Eunapius states furthermore that Apollonius was not only an adherent of the Pythagorean philosophy, but "he fully exemplified the more divine and practical side of it." He believes that Philostratus should have called his biography "The Sojourning of a God Among Men."
Even in the sixth century, after the downfall of philosophy with the rise of the Church, we find Cassiodorus, who spent the last years of his life in a monastery, speaking of Apollonius as the "renowned philosopher." In the eighth century, among the Byzantine writers, we find the monk, George Syncellus, referring to him as "the most remarkable of all the illustrious people who appeared under the Roman Empire." At about the same time, Tzetzos, a critic and grammarian, called Apollonius "all-wise and fore-knower of all things."
Towards the end of the middle ages, the cult of Apollonius still survived in the east, though forgotten in the west, as indicated by the Statement of Nicetus concerning the melting-down of certain bronze doors at Byzantium, which were said to have been inscribed with the "Book of Rites," one of the lost works of Apollonius.
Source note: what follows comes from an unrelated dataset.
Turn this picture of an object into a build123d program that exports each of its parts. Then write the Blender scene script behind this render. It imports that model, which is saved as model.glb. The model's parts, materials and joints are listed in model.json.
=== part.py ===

This was done to put an end to non-christian beliefs and usages which had gathered around them.
In the eleventh century, opinion [regarding Apollonius of Tyana] was divided; and while on the other hand, we find the monk Xiphillinus, in a note to his abridgement of the history of Dion Cassius, calls Apollonius "a clever juggler and magician," Cidrenus in the same century bestows on Apollonius the not uncomplimentary title of "an adept with efficacy of his power over the elements" in Byzantium.
Even as late as 1832, Bauer attempted to show that not only were there resemblances between the "Life of Apollonius of Tyana" and the Gospels, but that Philostratus deliberately modeled his hero on the type set forth by the Evangelists. He was followed in this view by Zeller, the celebrated Greek historian.
Typical of latter nineteenth century views on the subject is that of Cardinal Newman, a Catholic apologist, who, admitting the identity of Apollonius and the Gospel messiah, considers the former an imitation of the latter, in spite of the fact that he preceded him by three centuries (For the Jesus of the Gospels was evidently born in the year 325 A.D., at the Council of Nicea, rather than when the star appeared over Bethlehem).
To support his view, Newman mentions certain typical examples, such as Apollonius's bringing to life a dead girl in Rome, which he considers as "an attempt, and an elaborate, pretentious attempt, to outdo certain narratives in the Gospels (Mark v. 29, Luke vii. John xi: 41-43, Acts iii: 4-6). This incident, is described by Philostratus.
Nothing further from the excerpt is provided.